Od wiosny pani Teresa nie może widywać się z wnukami. Albin i Kinga mieszkają w jednym z lubelskich domów rodzinnych. Trafili tam, bo według sądu, 60-latka nie radziła sobie z opieką nad dziećmi.
– Przez telefon wnuczek powiedział mi, że odbierze sobie życie. Był w depresyjnym nastroju, bo nie dostał zgody na odwiedziny kolegi – wspomina kobieta. – Zaniosłam pismo do dyrektora placówki z prośbą, aby dać Albinowi więcej swobody.
Pani Teresa twierdzi, że jej pisma były notorycznie ignorowane. Dlatego postanowiła interweniować osobiście. Wywiązała się awantura, doszło do szamotaniny.
– W opinii specjalistów kontakt z babcią szkodzi wnukom. Dlatego sprawę bada prokuratura – informuje Sławomir Piotrowski, kierownik Domu Rodzinnego nr 3 w Lublinie.
Śledczy dostali w tej sprawie dwa zawiadomienia. Teresa G. poskarżyła się na naruszenie nietykalności cielesnej przez pracowników ośrodka. Oni z kolei zarzucają jej bezprawne wtargnięcie na teren domu rodzinnego. W obu sprawach nie zapadły jeszcze żadne postanowienia.
O odzyskanie trójki wnucząt pani Teresa walczy od kilku lat. Przekonuje, że dzieci trafiły do placówek w wyniku fałszywych informacji przekazanych przez kuratora.
12-letni Albin i 6-letnia Kinga mieszkają w jednym z lubelskich domów rodzinnych. Najstarszy Norbert jest w domu dziecka w Krasnymstawie. Wcześniej mieszkały z babcią, ich matka nie może się nimi zajmować z powodu choroby.

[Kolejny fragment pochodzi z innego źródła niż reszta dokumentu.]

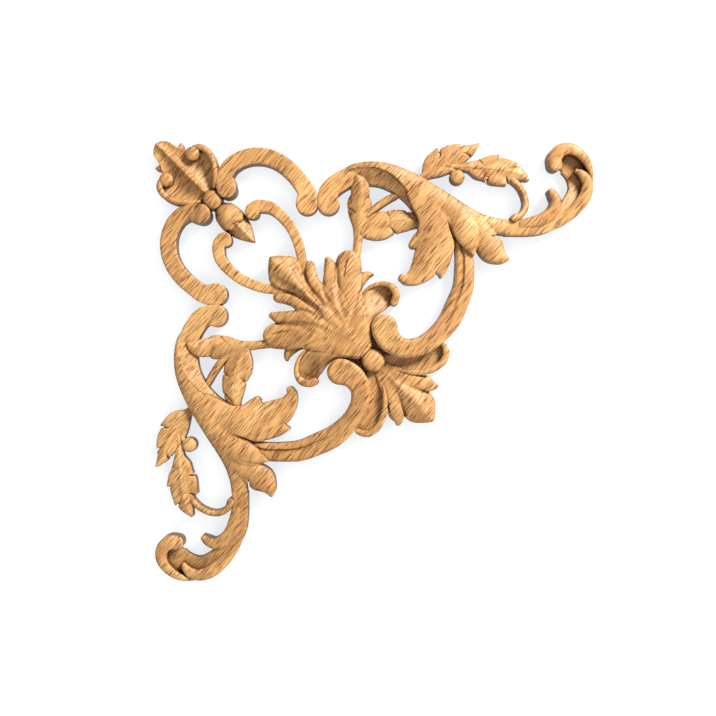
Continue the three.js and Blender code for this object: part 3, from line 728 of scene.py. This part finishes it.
def plain_material(name, colour, roughness):
    """An even, matt finish for the studio's surfaces."""
    material = bpy.data.materials.new(name)
    material.use_nodes = True
    shader = material.node_tree.nodes["Principled BSDF"]
    shader.inputs["Base Color"].default_value = (*colour, 1)
    shader.inputs["Roughness"].default_value = roughness
    shader.inputs["Specular IOR Level"].default_value = 0.1
    return material


WALL_GAP = 0.0015
STUDIO = 1.4
FLOOR_DROP = 0.45
GLOW = 0.97
SHADOW_REACH = 0.009


def build_studio():
    """A white wall close behind the onlay and a pale floor below it, which glow evenly, with a painted
    shadow where the onlay is close.
    """
    white = plain_material("studio_white", (0.13, 0.13, 0.13), 0.9)
    glow = white.node_tree.nodes["Principled BSDF"]
    glow.inputs["Emission Strength"].default_value = GLOW
    # Painted shadow: the glow is dimmed to a bluish grey where the onlay stands close over the wall
    nodes, links = white.node_tree.nodes, white.node_tree.links
    cover = nodes.new("ShaderNodeAmbientOcclusion")
    cover.samples = 8
    cover.inputs["Distance"].default_value = SHADOW_REACH
    painted_contact_shadow = nodes.new("ShaderNodeValToRGB")
    painted_contact_shadow.color_ramp.elements[0].position = 0.35
    painted_contact_shadow.color_ramp.elements[0].color = (0.76, 0.79, 0.82, 1)
    painted_contact_shadow.color_ramp.elements[1].position = 0.95
    painted_contact_shadow.color_ramp.elements[1].color = (0.98, 0.99, 1.0, 1)
    links.new(cover.outputs["AO"], painted_contact_shadow.inputs["Fac"])
    links.new(painted_contact_shadow.outputs["Color"], glow.inputs["Emission Color"])
    wall = carved("studio_wall", (np.array([
        (-STUDIO, WALL_GAP, -FLOOR_DROP), (STUDIO, WALL_GAP, -FLOOR_DROP),
        (STUDIO, WALL_GAP, STUDIO), (-STUDIO, WALL_GAP, STUDIO)]), [(0, 1, 2, 3)]))
    floor = carved("studio_floor", (np.array([
        (-STUDIO, -STUDIO, -FLOOR_DROP), (STUDIO, -STUDIO, -FLOOR_DROP),
        (STUDIO, STUDIO, -FLOOR_DROP), (-STUDIO, STUDIO, -FLOOR_DROP)]), [(0, 1, 2, 3)]))
    for surface in (wall, floor):
        surface.data.materials.append(white)
    # The wall is one-sided: it can be looked through from behind, so the onlay's back shows
    one_sided = white.copy()
    wall.data.materials[0] = one_sided
    nodes, links = one_sided.node_tree.nodes, one_sided.node_tree.links
    side = nodes.new("ShaderNodeNewGeometry")
    clear = nodes.new("ShaderNodeBsdfTransparent")
    either = nodes.new("ShaderNodeMixShader")
    links.new(side.outputs["Backfacing"], either.inputs[0])
    links.new(nodes["Principled BSDF"].outputs[0], either.inputs[1])
    links.new(clear.outputs[0], either.inputs[2])
    links.new(either.outputs[0], nodes["Material Output"].inputs[0])


def add_light(name, spot, size, power):
    """A soft square lamp that faces the onlay."""
    data = bpy.data.lights.new(name, "AREA")
    data.size = size
    data.energy = power
    lamp = bpy.data.objects.new(name, data)
    lamp.location = spot
    lamp.rotation_euler = (-Vector(spot)).to_track_quat("-Z", "Y").to_euler()
    bpy.context.scene.collection.objects.link(lamp)


def light_studio():
    """A soft lamp above and to the right, a weaker one behind, and a pale surround."""
    world = bpy.data.worlds.new("surround")
    world.use_nodes = True
    background = world.node_tree.nodes["Background"]
    background.inputs["Color"].default_value = (1.0, 1.0, 1.0, 1)
    background.inputs["Strength"].default_value = 0.32
    bpy.context.scene.world = world
    add_light("behind", spot=(0.1, 0.9, 0.3), size=0.6, power=9.0)
    add_light("key", spot=(0.55, -0.55, 0.6), size=0.3, power=19.0)


# The photograph's frame, in its pixels, and where the corner tip of the drawing lies in it
PHOTO_SIZE = 716
TIP_IN_PHOTO = (153, 140.5)
LENS_DISTANCE = 950
SENSOR_WIDTH = 36
MEAN_HEIGHT = 0.008


def add_camera():
    """Looks straight at the wall, with the photograph's framing."""
    centre_right = PHOTO_SIZE / 2 - TIP_IN_PHOTO[0]
    centre_below = PHOTO_SIZE / 2 - TIP_IN_PHOTO[1]
    spot = place(np.array(centre_right), np.array(centre_below), np.array(0.0))
    data = bpy.data.cameras.new("camera")
    data.sensor_width = SENSOR_WIDTH
    data.lens = SENSOR_WIDTH * LENS_DISTANCE / PHOTO_SIZE
    camera = bpy.data.objects.new("camera", data)
    camera.location = (spot[0], -LENS_DISTANCE * GRID - MEAN_HEIGHT, spot[2])
    camera.rotation_euler = (math.radians(90), 0, 0)
    bpy.context.scene.collection.objects.link(camera)
    bpy.context.scene.camera = camera


onlay = build_onlay()
onlay.data.materials.clear()
onlay.data.materials.append(oak_material())
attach(onlay, "root")
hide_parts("onlay")
build_studio()
light_studio()
add_camera()
bpy.context.scene.view_settings.view_transform = "Standard"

– Niestety, Teresa G. nie wywiązywała się z obowiązku składania sprawozdań z opieki nad wnukami. Nie była też dostępna pod adresem, który podawała w dokumentach – mówi sędzia Artur Ozimek, rzecznik Sądu Okręgowego w Lublinie. – Chłopiec, którego była opiekunem, nie chodził do szkoły. Jest teraz w drugiej klasie, a powinien być w piątej – dodaje.
Pani Teresa nie czuje się winna. – Mieszkałam pod tym samym adresem cały czas. Nie miałam powodu, aby się chować. Pod moją opieką dzieci były zadbane i dobrze wychowane.
Rzeczywiście, nie posłałam Albinka do szkoły w odpowiednim czasie, ale to dla jego dobra. Chcieliśmy poczekać, aż unormuje się jego sytuacja prawna – tłumaczy.
Do czasu zakończenia postępowania sądowego, kobieta nie może kontaktować się z dziećmi.
– Dzwonię, próbuję, ale nic z tego. Nawet przez okno ich nie mogę zobaczyć. Bardzo za nimi tęsknię – wyznaje. O dwójkę rodzeństwa martwi się też ich starszy brat Norbert, który uczy się w Lublinie. – Nawet nie wiem, co się z nimi teraz dzieje – mówi.